Task
Print the lines beginning with the one that contains "for name in" and ending with the one that contains "bpy.context.scene.collection.objects.link(empty)", exactly, both included, and no other lines.
------------------------------------
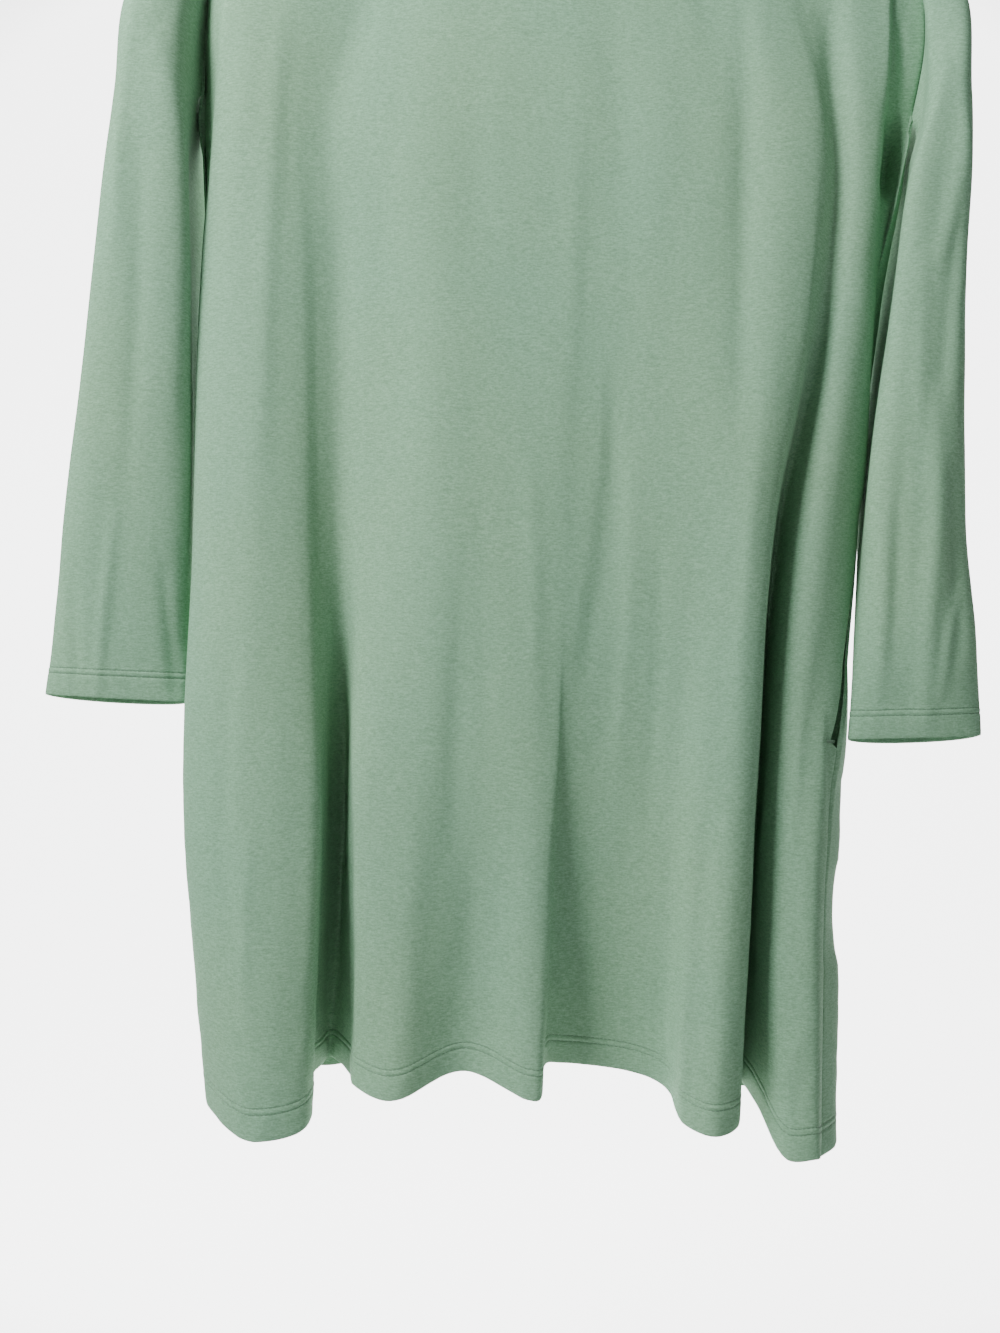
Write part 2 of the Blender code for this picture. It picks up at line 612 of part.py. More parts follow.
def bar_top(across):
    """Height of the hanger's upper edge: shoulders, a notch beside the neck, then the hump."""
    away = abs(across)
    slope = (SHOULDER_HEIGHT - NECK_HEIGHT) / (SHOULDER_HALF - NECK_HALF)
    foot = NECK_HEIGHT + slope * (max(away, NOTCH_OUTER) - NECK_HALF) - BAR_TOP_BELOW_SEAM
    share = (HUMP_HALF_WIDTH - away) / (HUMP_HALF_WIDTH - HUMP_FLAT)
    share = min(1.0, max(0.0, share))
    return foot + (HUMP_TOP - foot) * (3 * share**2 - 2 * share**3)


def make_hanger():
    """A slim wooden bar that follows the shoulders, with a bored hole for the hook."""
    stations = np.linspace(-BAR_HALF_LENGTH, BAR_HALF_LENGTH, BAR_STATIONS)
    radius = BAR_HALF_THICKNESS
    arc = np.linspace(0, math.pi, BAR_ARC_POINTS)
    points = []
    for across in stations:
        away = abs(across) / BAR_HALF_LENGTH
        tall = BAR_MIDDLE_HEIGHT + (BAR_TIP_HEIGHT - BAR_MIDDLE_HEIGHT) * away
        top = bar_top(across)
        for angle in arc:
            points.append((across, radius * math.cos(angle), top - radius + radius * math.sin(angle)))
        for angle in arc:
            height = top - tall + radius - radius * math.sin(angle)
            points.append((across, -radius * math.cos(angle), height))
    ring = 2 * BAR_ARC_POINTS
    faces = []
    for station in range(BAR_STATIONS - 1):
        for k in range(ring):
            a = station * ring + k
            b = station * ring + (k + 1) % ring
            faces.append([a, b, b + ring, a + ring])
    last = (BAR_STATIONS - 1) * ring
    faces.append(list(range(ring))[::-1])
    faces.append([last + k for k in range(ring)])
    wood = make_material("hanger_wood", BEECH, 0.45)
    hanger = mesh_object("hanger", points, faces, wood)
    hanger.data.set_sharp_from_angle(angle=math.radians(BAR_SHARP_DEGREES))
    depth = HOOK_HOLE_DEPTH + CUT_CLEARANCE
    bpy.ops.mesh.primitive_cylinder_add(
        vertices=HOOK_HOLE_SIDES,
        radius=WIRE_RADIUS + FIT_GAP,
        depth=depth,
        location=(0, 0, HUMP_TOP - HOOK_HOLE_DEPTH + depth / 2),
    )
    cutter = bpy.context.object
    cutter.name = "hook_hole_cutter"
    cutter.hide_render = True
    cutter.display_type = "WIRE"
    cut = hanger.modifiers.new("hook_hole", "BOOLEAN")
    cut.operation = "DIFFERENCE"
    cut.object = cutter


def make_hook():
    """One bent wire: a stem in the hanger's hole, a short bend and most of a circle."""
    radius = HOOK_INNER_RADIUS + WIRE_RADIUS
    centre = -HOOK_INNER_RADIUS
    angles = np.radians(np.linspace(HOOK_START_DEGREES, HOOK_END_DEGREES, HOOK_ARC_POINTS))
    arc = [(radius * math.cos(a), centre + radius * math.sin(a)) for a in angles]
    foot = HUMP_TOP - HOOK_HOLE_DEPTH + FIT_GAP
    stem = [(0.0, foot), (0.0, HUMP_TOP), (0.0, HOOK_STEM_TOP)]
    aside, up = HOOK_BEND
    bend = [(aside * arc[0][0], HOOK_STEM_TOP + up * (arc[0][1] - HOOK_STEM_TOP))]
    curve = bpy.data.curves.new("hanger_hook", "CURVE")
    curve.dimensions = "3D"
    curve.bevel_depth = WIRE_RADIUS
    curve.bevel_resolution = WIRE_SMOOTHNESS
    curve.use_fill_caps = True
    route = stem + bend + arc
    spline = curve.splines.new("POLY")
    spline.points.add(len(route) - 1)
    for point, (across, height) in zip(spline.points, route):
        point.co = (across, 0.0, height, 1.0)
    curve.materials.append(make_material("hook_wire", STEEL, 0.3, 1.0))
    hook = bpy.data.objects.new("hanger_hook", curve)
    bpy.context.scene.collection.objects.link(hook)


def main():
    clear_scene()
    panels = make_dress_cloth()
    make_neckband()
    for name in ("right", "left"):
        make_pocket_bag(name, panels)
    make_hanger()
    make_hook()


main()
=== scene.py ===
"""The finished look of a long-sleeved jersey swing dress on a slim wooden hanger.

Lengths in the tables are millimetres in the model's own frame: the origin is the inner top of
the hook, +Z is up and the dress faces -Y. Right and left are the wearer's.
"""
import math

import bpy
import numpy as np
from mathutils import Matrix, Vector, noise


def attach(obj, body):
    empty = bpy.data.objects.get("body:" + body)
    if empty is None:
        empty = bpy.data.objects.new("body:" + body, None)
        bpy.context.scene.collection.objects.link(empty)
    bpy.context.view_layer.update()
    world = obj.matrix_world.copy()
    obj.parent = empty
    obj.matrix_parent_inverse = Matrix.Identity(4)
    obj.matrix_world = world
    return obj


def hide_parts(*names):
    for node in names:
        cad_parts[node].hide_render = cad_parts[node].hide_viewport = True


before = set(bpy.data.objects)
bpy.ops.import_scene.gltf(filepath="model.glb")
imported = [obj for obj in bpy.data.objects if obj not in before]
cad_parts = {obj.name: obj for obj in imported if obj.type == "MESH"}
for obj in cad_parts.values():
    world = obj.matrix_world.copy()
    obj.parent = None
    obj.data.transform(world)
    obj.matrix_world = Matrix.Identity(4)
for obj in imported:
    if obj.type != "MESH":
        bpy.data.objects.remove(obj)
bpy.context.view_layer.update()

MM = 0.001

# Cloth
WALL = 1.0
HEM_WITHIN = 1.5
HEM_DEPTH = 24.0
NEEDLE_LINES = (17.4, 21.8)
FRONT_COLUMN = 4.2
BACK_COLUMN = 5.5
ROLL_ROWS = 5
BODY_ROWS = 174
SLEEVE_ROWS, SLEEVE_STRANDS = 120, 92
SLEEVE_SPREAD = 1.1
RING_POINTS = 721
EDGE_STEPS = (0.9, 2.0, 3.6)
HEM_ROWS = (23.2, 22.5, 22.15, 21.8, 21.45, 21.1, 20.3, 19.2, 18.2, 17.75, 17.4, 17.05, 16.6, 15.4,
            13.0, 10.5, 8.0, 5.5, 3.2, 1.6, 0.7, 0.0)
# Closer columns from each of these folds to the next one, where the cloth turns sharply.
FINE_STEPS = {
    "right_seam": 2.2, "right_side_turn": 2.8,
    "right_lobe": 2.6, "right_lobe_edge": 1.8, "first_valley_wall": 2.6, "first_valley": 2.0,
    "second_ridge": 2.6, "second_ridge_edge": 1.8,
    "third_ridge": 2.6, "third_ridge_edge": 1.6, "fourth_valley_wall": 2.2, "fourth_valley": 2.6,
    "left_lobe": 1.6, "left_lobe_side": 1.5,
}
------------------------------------
Result
    for name in ("right", "left"):
        make_pocket_bag(name, panels)
    make_hanger()
    make_hook()


main()
=== scene.py ===
"""The finished look of a long-sleeved jersey swing dress on a slim wooden hanger.

Lengths in the tables are millimetres in the model's own frame: the origin is the inner top of
the hook, +Z is up and the dress faces -Y. Right and left are the wearer's.
"""
import math

import bpy
import numpy as np
from mathutils import Matrix, Vector, noise


def attach(obj, body):
    empty = bpy.data.objects.get("body:" + body)
    if empty is None:
        empty = bpy.data.objects.new("body:" + body, None)
        bpy.context.scene.collection.objects.link(empty)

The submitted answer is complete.